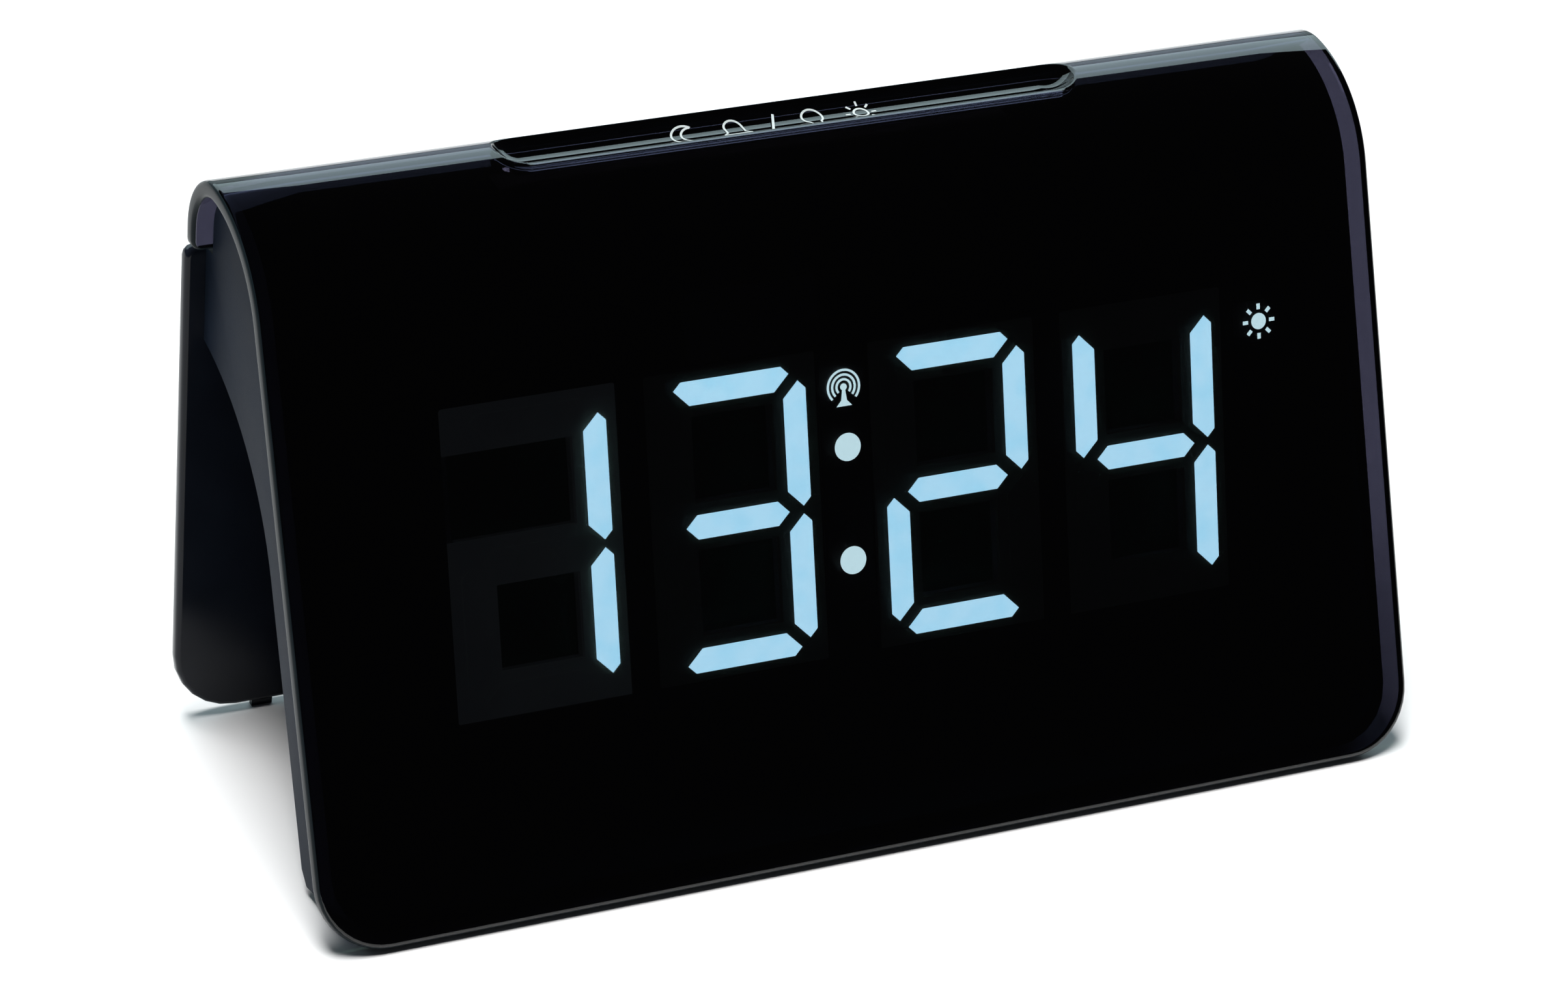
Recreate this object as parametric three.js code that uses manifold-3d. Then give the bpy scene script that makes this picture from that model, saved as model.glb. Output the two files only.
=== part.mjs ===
// Tent-shaped digital alarm clock: a smoked lens folded over the top of a shallow case,
// with a flat panel behind it as the rear leg. Millimetres, +Z up, the face looks along -Y.
import * as THREE from 'three';
import Module from 'manifold-3d';
import { mergeVertices } from 'three/addons/utils/BufferGeometryUtils.js';

// ---- driving dimensions ----
const CLOCK_WIDTH = 165.6;
const CLOCK_HEIGHT = 84.83;
const FACE_LEAN = 27.1;
const LEG_LEAN = 6.5;
const FRONT_BEND_RADIUS = 19.34;
const REAR_BEND_RADIUS = 9.2;
const REAR_TAIL = 3.5;
const LENS_THICKNESS = 2.4;
const LENS_EDGE = 0.7;
const LENS_CORNER = 9.5;
const FOOT_HEIGHT = 0.95;
const FOOT_AT = 5;
const FOOT_LENGTH = 4;

const SIDE_INSET = 2.8;
const CASE_GAP = 0.3;
const CASE_DEPTH = 13.1;
const CASE_WALL = 1.6;
const CASE_BOTTOM = 0.3;
const CASE_CORNER = 8;
const ARCH_RADIUS = 37;
const ARCH_DROP = 27.4;

const LEG_THICKNESS = 2.2;
const LEG_PROUD = 1.9;
const LEG_CORNER = 9;
const LEG_TOP_GAP = 0.45;
const BAND_DROP = 5.8;

const DISH_HALF_LENGTH = 43.4;
const DISH_HALF_WIDTH = 4.2;
const DISH_OFFSET = 0.8;
const DISH_DEPTH = 1.85;

const DISPLAY_LEAN = 22;
const DISPLAY_HEIGHT = 47.8;
const DISPLAY_GAP = 2.2;
const FRAME_TOP = 21.9;
const FRAME_BOTTOM = -24.2;
const DIGIT_PITCH = 29.4;
const DIGIT_GAP = 33.26;
const DIGIT_HALF_WIDTH = 9.26;
const DIGIT_HALF_HEIGHT = 18.4;
const SEGMENT_WIDTH = 3.36;
const SEGMENT_GAP = 1.1;
const OUTER_SHORTER = 1.5;
const MIDDLE_SHORTER = 3.2;
const GHOST_WIDTH = 6.5;
const COLON_CENTRE = 3.5;
const SIGN_X = 64.6;
const SIGN_Y = 15.8;
const DIFFUSER_THICKNESS = 0.8;
const DIFFUSER_RELIEF = 0.15;
const REFLECTOR_THICKNESS = 1.5;
const BOARD_THICKNESS = 0.8;

const KEY_NAMES = ['alarm', 'wave', 'down', 'up', 'set'];
const KEY_PITCH = 14;
const KEY_FIRST_X = -12;
const KEY_LENGTH = 8.6;
const KEY_WIDTH = 4.2;
const KEY_PROUD = 0.9;
const KEY_TRAVEL = 0.6;
const SLIDER_X = 55.5;
const JACK_X = 70;
const TRAY_X = -48;
const TRAY_BORDER = 2.2;
const TRAY_HEIGHT = 5.4;
const TRAY_DEPTH = 23.4;
const CELL_RADIUS = 10;
const CELL_THICKNESS = 2.5;

// ---- shared angles and frames ----
const radians = THREE.MathUtils.degToRad;
const faceSin = Math.sin(radians(FACE_LEAN));
const faceCos = Math.cos(radians(FACE_LEAN));
const legSin = Math.sin(radians(LEG_LEAN));
const legCos = Math.cos(radians(LEG_LEAN));
const frontRise = CLOCK_HEIGHT - FRONT_BEND_RADIUS;
const apexY = (FRONT_BEND_RADIUS + frontRise * faceSin) / faceCos;
const frontCentre = [apexY, frontRise];
const rearCentre = [apexY, CLOCK_HEIGHT - REAR_BEND_RADIUS];
const frontTurn = radians(90 - FACE_LEAN);
const rearTurn = radians(90 + LEG_LEAN);
const faceLength = frontCentre[0] * faceSin + frontCentre[1] * faceCos;
const apexAt = faceLength + FRONT_BEND_RADIUS * frontTurn;
const rearAt = apexAt + REAR_BEND_RADIUS * rearTurn;
const lensLength = rearAt + REAR_TAIL;

function facePoint(along, depth) {
  return [along * faceSin + depth * faceCos, along * faceCos - depth * faceSin];
}

// A point of the lens's outside, measured along its fold from the bottom edge, and the way in.
function hookAt(along) {
  if (along <= faceLength) {
    return { point: facePoint(along, 0), inward: [faceCos, -faceSin] };
  }
  if (along <= apexAt) {
    const turn = (along - apexAt) / FRONT_BEND_RADIUS;
    return bendPoint(frontCentre, FRONT_BEND_RADIUS, turn);
  }
  const turn = Math.min((along - apexAt) / REAR_BEND_RADIUS, rearTurn);
  const bend = bendPoint(rearCentre, REAR_BEND_RADIUS, turn);
  const tail = Math.max(along - rearAt, 0);
  bend.point[0] -= tail * legSin;
  bend.point[1] -= tail * legCos;
  return bend;
}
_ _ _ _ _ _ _
Write the complete data out, exactly as above.

# RESULT
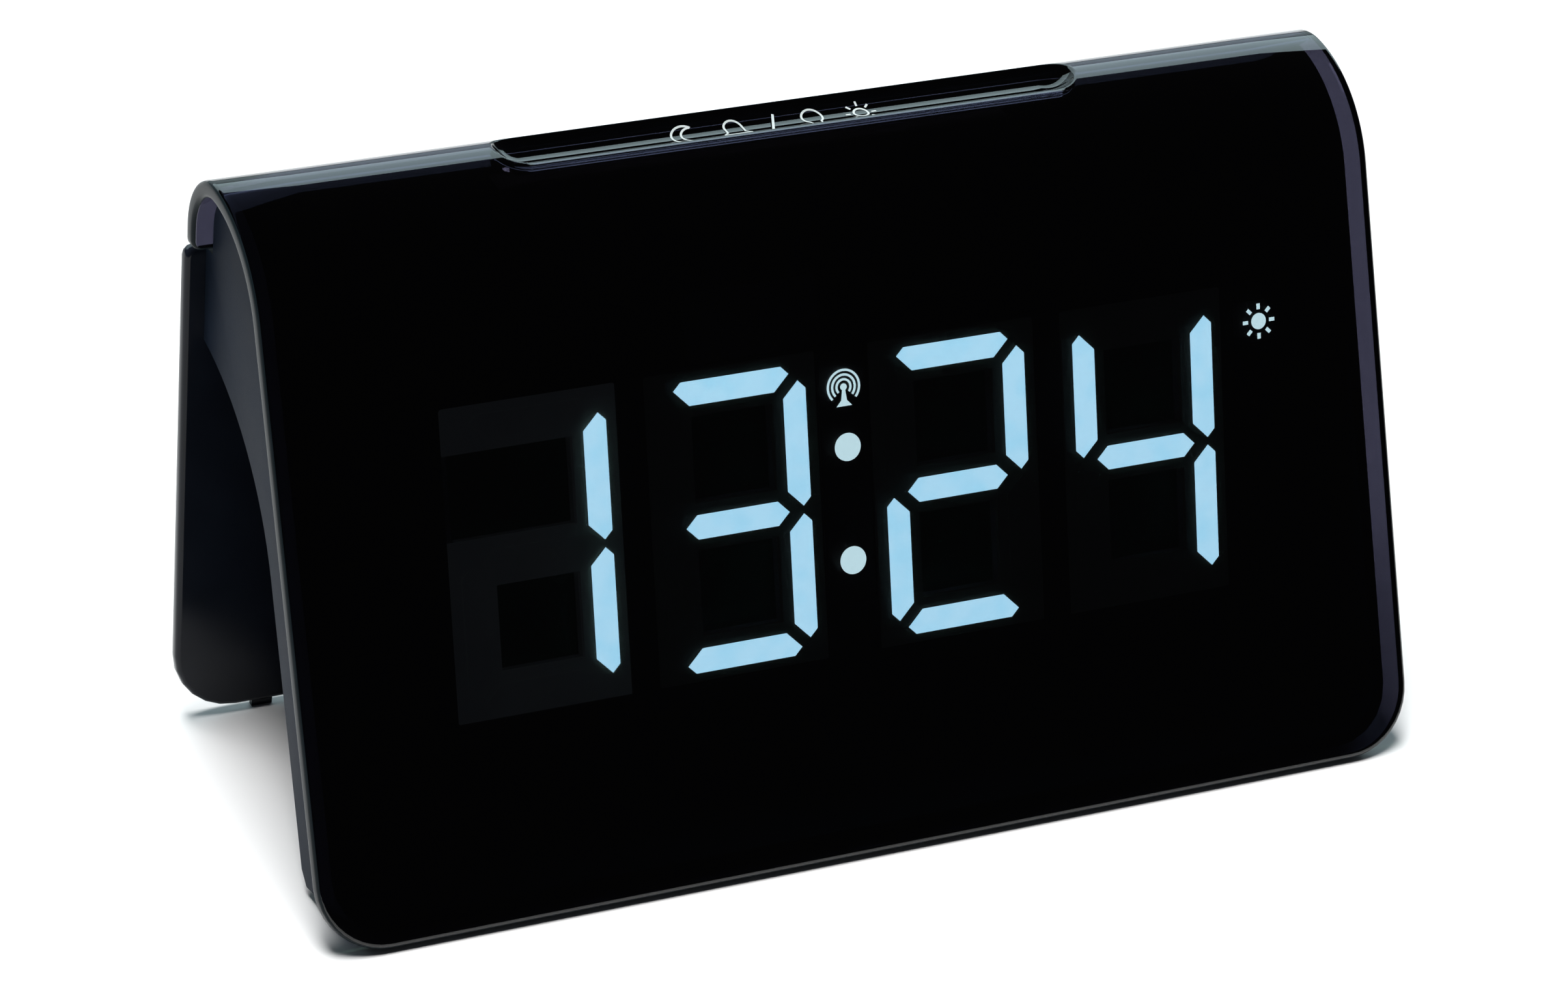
Recreate this object as parametric three.js code that uses manifold-3d. Then give the bpy scene script that makes this picture from that model, saved as model.glb. Output the two files only.
=== part.mjs ===
// Tent-shaped digital alarm clock: a smoked lens folded over the top of a shallow case,
// with a flat panel behind it as the rear leg. Millimetres, +Z up, the face looks along -Y.
import * as THREE from 'three';
import Module from 'manifold-3d';
import { mergeVertices } from 'three/addons/utils/BufferGeometryUtils.js';

// ---- driving dimensions ----
const CLOCK_WIDTH = 165.6;
const CLOCK_HEIGHT = 84.83;
const FACE_LEAN = 27.1;
const LEG_LEAN = 6.5;
const FRONT_BEND_RADIUS = 19.34;
const REAR_BEND_RADIUS = 9.2;
const REAR_TAIL = 3.5;
const LENS_THICKNESS = 2.4;
const LENS_EDGE = 0.7;
const LENS_CORNER = 9.5;
const FOOT_HEIGHT = 0.95;
const FOOT_AT = 5;
const FOOT_LENGTH = 4;

const SIDE_INSET = 2.8;
const CASE_GAP = 0.3;
const CASE_DEPTH = 13.1;
const CASE_WALL = 1.6;
const CASE_BOTTOM = 0.3;
const CASE_CORNER = 8;
const ARCH_RADIUS = 37;
const ARCH_DROP = 27.4;

const LEG_THICKNESS = 2.2;
const LEG_PROUD = 1.9;
const LEG_CORNER = 9;
const LEG_TOP_GAP = 0.45;
const BAND_DROP = 5.8;

const DISH_HALF_LENGTH = 43.4;
const DISH_HALF_WIDTH = 4.2;
const DISH_OFFSET = 0.8;
const DISH_DEPTH = 1.85;

const DISPLAY_LEAN = 22;
const DISPLAY_HEIGHT = 47.8;
const DISPLAY_GAP = 2.2;
const FRAME_TOP = 21.9;
const FRAME_BOTTOM = -24.2;
const DIGIT_PITCH = 29.4;
const DIGIT_GAP = 33.26;
const DIGIT_HALF_WIDTH = 9.26;
const DIGIT_HALF_HEIGHT = 18.4;
const SEGMENT_WIDTH = 3.36;
const SEGMENT_GAP = 1.1;
const OUTER_SHORTER = 1.5;
const MIDDLE_SHORTER = 3.2;
const GHOST_WIDTH = 6.5;
const COLON_CENTRE = 3.5;
const SIGN_X = 64.6;
const SIGN_Y = 15.8;
const DIFFUSER_THICKNESS = 0.8;
const DIFFUSER_RELIEF = 0.15;
const REFLECTOR_THICKNESS = 1.5;
const BOARD_THICKNESS = 0.8;

const KEY_NAMES = ['alarm', 'wave', 'down', 'up', 'set'];
const KEY_PITCH = 14;
const KEY_FIRST_X = -12;
const KEY_LENGTH = 8.6;
const KEY_WIDTH = 4.2;
const KEY_PROUD = 0.9;
const KEY_TRAVEL = 0.6;
const SLIDER_X = 55.5;
const JACK_X = 70;
const TRAY_X = -48;
const TRAY_BORDER = 2.2;
const TRAY_HEIGHT = 5.4;
const TRAY_DEPTH = 23.4;
const CELL_RADIUS = 10;
const CELL_THICKNESS = 2.5;

// ---- shared angles and frames ----
const radians = THREE.MathUtils.degToRad;
const faceSin = Math.sin(radians(FACE_LEAN));
const faceCos = Math.cos(radians(FACE_LEAN));
const legSin = Math.sin(radians(LEG_LEAN));
const legCos = Math.cos(radians(LEG_LEAN));
const frontRise = CLOCK_HEIGHT - FRONT_BEND_RADIUS;
const apexY = (FRONT_BEND_RADIUS + frontRise * faceSin) / faceCos;
const frontCentre = [apexY, frontRise];
const rearCentre = [apexY, CLOCK_HEIGHT - REAR_BEND_RADIUS];
const frontTurn = radians(90 - FACE_LEAN);
const rearTurn = radians(90 + LEG_LEAN);
const faceLength = frontCentre[0] * faceSin + frontCentre[1] * faceCos;
const apexAt = faceLength + FRONT_BEND_RADIUS * frontTurn;
const rearAt = apexAt + REAR_BEND_RADIUS * rearTurn;
const lensLength = rearAt + REAR_TAIL;

function facePoint(along, depth) {
  return [along * faceSin + depth * faceCos, along * faceCos - depth * faceSin];
}

// A point of the lens's outside, measured along its fold from the bottom edge, and the way in.
function hookAt(along) {
  if (along <= faceLength) {
    return { point: facePoint(along, 0), inward: [faceCos, -faceSin] };
  }
  if (along <= apexAt) {
    const turn = (along - apexAt) / FRONT_BEND_RADIUS;
    return bendPoint(frontCentre, FRONT_BEND_RADIUS, turn);
  }
  const turn = Math.min((along - apexAt) / REAR_BEND_RADIUS, rearTurn);
  const bend = bendPoint(rearCentre, REAR_BEND_RADIUS, turn);
  const tail = Math.max(along - rearAt, 0);
  bend.point[0] -= tail * legSin;
  bend.point[1] -= tail * legCos;
  return bend;
}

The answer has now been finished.